Below is a set of records; print all of them exactly as written.
[START Task data]
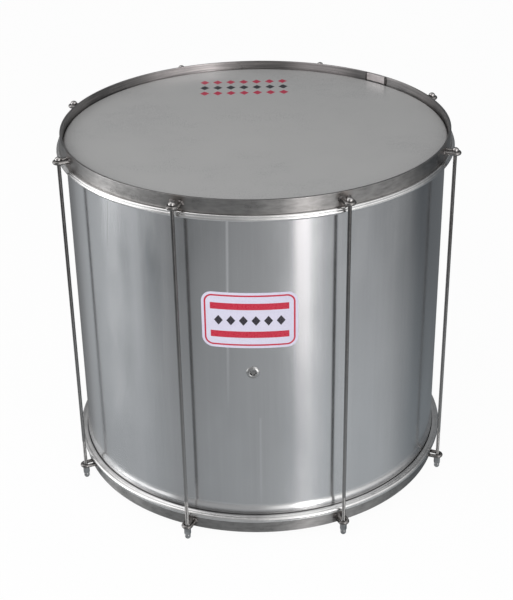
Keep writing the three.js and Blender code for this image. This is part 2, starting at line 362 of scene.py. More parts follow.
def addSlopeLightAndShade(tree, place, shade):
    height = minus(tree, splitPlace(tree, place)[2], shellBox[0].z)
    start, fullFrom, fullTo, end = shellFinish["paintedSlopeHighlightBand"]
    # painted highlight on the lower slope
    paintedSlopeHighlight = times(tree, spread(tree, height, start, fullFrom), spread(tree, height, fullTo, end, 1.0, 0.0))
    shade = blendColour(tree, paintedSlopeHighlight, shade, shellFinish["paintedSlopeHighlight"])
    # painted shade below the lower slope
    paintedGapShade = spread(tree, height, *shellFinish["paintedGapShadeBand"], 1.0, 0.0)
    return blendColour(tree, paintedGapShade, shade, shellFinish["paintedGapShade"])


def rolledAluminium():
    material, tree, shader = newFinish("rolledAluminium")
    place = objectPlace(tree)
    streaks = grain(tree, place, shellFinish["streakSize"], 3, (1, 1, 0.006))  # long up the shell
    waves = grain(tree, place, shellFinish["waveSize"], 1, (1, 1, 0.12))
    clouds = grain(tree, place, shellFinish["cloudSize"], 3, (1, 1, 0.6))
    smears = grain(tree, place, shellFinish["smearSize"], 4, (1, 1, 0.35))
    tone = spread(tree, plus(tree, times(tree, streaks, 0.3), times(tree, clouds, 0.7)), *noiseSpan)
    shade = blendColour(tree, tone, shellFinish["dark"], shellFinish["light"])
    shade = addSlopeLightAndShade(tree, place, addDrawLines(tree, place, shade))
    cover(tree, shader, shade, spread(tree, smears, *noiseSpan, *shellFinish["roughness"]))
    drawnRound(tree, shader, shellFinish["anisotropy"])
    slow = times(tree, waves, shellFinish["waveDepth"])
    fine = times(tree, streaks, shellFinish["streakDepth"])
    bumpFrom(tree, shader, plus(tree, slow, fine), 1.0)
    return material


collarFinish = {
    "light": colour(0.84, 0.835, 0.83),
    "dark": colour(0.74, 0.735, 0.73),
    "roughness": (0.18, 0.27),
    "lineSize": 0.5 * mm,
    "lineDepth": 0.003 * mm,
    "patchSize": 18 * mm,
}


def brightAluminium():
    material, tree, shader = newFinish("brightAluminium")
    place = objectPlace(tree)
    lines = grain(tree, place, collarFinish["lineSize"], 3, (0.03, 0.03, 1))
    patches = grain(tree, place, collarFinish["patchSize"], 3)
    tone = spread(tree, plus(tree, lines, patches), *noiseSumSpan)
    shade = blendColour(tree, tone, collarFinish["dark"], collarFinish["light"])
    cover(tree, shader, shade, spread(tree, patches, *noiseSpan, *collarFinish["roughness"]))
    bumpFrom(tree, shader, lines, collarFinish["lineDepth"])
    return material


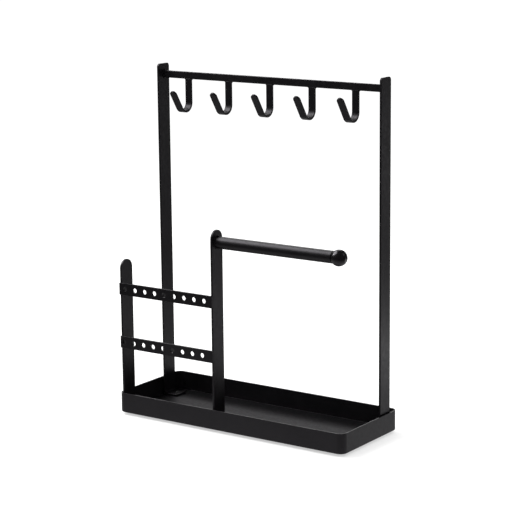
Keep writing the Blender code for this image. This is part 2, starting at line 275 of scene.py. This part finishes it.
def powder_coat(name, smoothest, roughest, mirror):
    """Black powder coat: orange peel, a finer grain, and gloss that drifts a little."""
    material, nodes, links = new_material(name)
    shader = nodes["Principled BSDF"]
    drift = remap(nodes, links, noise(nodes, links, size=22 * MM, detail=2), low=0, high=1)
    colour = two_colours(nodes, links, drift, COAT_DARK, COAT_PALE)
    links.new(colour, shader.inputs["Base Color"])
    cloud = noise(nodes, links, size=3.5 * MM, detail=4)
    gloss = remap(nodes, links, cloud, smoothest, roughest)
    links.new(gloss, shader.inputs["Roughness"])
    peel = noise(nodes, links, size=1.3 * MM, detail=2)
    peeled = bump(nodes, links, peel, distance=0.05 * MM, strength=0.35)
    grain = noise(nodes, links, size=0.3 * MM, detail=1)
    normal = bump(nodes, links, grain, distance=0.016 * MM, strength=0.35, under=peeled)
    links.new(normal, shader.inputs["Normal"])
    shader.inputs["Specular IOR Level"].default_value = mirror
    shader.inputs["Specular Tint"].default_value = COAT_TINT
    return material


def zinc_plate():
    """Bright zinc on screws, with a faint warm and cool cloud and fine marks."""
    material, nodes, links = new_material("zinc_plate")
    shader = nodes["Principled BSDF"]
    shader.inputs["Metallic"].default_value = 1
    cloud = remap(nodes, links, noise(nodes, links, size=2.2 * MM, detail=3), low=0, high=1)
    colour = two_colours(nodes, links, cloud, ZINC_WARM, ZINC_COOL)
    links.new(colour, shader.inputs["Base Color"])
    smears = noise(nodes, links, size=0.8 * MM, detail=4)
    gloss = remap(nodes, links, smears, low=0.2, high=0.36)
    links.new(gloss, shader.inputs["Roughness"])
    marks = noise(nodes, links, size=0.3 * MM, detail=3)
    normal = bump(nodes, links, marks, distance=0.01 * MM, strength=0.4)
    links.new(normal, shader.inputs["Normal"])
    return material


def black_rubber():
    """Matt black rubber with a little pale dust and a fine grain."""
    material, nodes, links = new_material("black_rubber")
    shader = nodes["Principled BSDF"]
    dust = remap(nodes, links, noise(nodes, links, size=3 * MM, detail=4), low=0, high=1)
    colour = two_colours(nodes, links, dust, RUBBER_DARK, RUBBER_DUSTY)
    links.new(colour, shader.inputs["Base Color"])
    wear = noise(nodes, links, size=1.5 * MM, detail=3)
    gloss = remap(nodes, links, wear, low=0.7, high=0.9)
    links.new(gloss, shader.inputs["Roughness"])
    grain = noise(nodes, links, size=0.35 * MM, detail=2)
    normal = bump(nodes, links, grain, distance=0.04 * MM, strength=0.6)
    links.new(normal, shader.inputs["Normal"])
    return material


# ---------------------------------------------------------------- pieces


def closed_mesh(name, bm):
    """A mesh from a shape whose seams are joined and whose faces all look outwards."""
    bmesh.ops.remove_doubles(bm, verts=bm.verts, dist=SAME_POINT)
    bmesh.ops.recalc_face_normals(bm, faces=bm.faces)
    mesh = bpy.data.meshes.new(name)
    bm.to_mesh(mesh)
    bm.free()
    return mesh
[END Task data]
The solution:
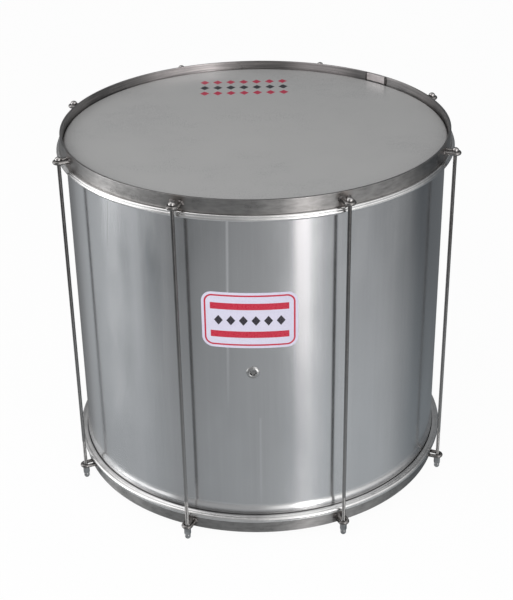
Keep writing the three.js and Blender code for this image. This is part 2, starting at line 362 of scene.py. More parts follow.
def addSlopeLightAndShade(tree, place, shade):
    height = minus(tree, splitPlace(tree, place)[2], shellBox[0].z)
    start, fullFrom, fullTo, end = shellFinish["paintedSlopeHighlightBand"]
    # painted highlight on the lower slope
    paintedSlopeHighlight = times(tree, spread(tree, height, start, fullFrom), spread(tree, height, fullTo, end, 1.0, 0.0))
    shade = blendColour(tree, paintedSlopeHighlight, shade, shellFinish["paintedSlopeHighlight"])
    # painted shade below the lower slope
    paintedGapShade = spread(tree, height, *shellFinish["paintedGapShadeBand"], 1.0, 0.0)
    return blendColour(tree, paintedGapShade, shade, shellFinish["paintedGapShade"])


def rolledAluminium():
    material, tree, shader = newFinish("rolledAluminium")
    place = objectPlace(tree)
    streaks = grain(tree, place, shellFinish["streakSize"], 3, (1, 1, 0.006))  # long up the shell
    waves = grain(tree, place, shellFinish["waveSize"], 1, (1, 1, 0.12))
    clouds = grain(tree, place, shellFinish["cloudSize"], 3, (1, 1, 0.6))
    smears = grain(tree, place, shellFinish["smearSize"], 4, (1, 1, 0.35))
    tone = spread(tree, plus(tree, times(tree, streaks, 0.3), times(tree, clouds, 0.7)), *noiseSpan)
    shade = blendColour(tree, tone, shellFinish["dark"], shellFinish["light"])
    shade = addSlopeLightAndShade(tree, place, addDrawLines(tree, place, shade))
    cover(tree, shader, shade, spread(tree, smears, *noiseSpan, *shellFinish["roughness"]))
    drawnRound(tree, shader, shellFinish["anisotropy"])
    slow = times(tree, waves, shellFinish["waveDepth"])
    fine = times(tree, streaks, shellFinish["streakDepth"])
    bumpFrom(tree, shader, plus(tree, slow, fine), 1.0)
    return material


collarFinish = {
    "light": colour(0.84, 0.835, 0.83),
    "dark": colour(0.74, 0.735, 0.73),
    "roughness": (0.18, 0.27),
    "lineSize": 0.5 * mm,
    "lineDepth": 0.003 * mm,
    "patchSize": 18 * mm,
}


def brightAluminium():
    material, tree, shader = newFinish("brightAluminium")
    place = objectPlace(tree)
    lines = grain(tree, place, collarFinish["lineSize"], 3, (0.03, 0.03, 1))
    patches = grain(tree, place, collarFinish["patchSize"], 3)
    tone = spread(tree, plus(tree, lines, patches), *noiseSumSpan)
    shade = blendColour(tree, tone, collarFinish["dark"], collarFinish["light"])
    cover(tree, shader, shade, spread(tree, patches, *noiseSpan, *collarFinish["roughness"]))
    bumpFrom(tree, shader, lines, collarFinish["lineDepth"])
    return material


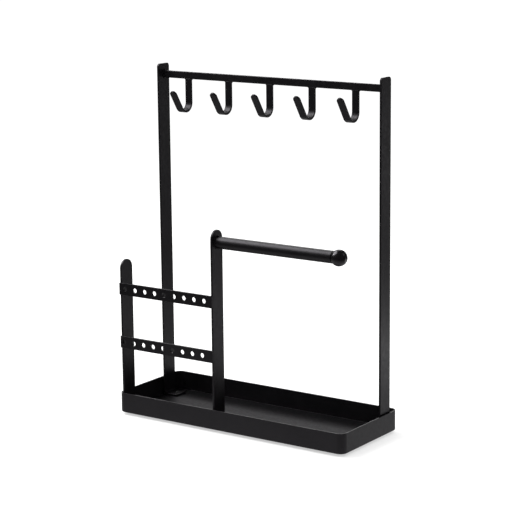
Keep writing the Blender code for this image. This is part 2, starting at line 275 of scene.py. This part finishes it.
def powder_coat(name, smoothest, roughest, mirror):
    """Black powder coat: orange peel, a finer grain, and gloss that drifts a little."""
    material, nodes, links = new_material(name)
    shader = nodes["Principled BSDF"]
    drift = remap(nodes, links, noise(nodes, links, size=22 * MM, detail=2), low=0, high=1)
    colour = two_colours(nodes, links, drift, COAT_DARK, COAT_PALE)
    links.new(colour, shader.inputs["Base Color"])
    cloud = noise(nodes, links, size=3.5 * MM, detail=4)
    gloss = remap(nodes, links, cloud, smoothest, roughest)
    links.new(gloss, shader.inputs["Roughness"])
    peel = noise(nodes, links, size=1.3 * MM, detail=2)
    peeled = bump(nodes, links, peel, distance=0.05 * MM, strength=0.35)
    grain = noise(nodes, links, size=0.3 * MM, detail=1)
    normal = bump(nodes, links, grain, distance=0.016 * MM, strength=0.35, under=peeled)
    links.new(normal, shader.inputs["Normal"])
    shader.inputs["Specular IOR Level"].default_value = mirror
    shader.inputs["Specular Tint"].default_value = COAT_TINT
    return material


def zinc_plate():
    """Bright zinc on screws, with a faint warm and cool cloud and fine marks."""
    material, nodes, links = new_material("zinc_plate")
    shader = nodes["Principled BSDF"]
    shader.inputs["Metallic"].default_value = 1
    cloud = remap(nodes, links, noise(nodes, links, size=2.2 * MM, detail=3), low=0, high=1)
    colour = two_colours(nodes, links, cloud, ZINC_WARM, ZINC_COOL)
    links.new(colour, shader.inputs["Base Color"])
    smears = noise(nodes, links, size=0.8 * MM, detail=4)
    gloss = remap(nodes, links, smears, low=0.2, high=0.36)
    links.new(gloss, shader.inputs["Roughness"])
    marks = noise(nodes, links, size=0.3 * MM, detail=3)
    normal = bump(nodes, links, marks, distance=0.01 * MM, strength=0.4)
    links.new(normal, shader.inputs["Normal"])
    return material


def black_rubber():
    """Matt black rubber with a little pale dust and a fine grain."""
    material, nodes, links = new_material("black_rubber")
    shader = nodes["Principled BSDF"]
    dust = remap(nodes, links, noise(nodes, links, size=3 * MM, detail=4), low=0, high=1)
    colour = two_colours(nodes, links, dust, RUBBER_DARK, RUBBER_DUSTY)
    links.new(colour, shader.inputs["Base Color"])
    wear = noise(nodes, links, size=1.5 * MM, detail=3)
    gloss = remap(nodes, links, wear, low=0.7, high=0.9)
    links.new(gloss, shader.inputs["Roughness"])
    grain = noise(nodes, links, size=0.35 * MM, detail=2)
    normal = bump(nodes, links, grain, distance=0.04 * MM, strength=0.6)
    links.new(normal, shader.inputs["Normal"])
    return material


# ---------------------------------------------------------------- pieces


def closed_mesh(name, bm):
    """A mesh from a shape whose seams are joined and whose faces all look outwards."""
    bmesh.ops.remove_doubles(bm, verts=bm.verts, dist=SAME_POINT)
    bmesh.ops.recalc_face_normals(bm, faces=bm.faces)
    mesh = bpy.data.meshes.new(name)
    bm.to_mesh(mesh)
    bm.free()
    return mesh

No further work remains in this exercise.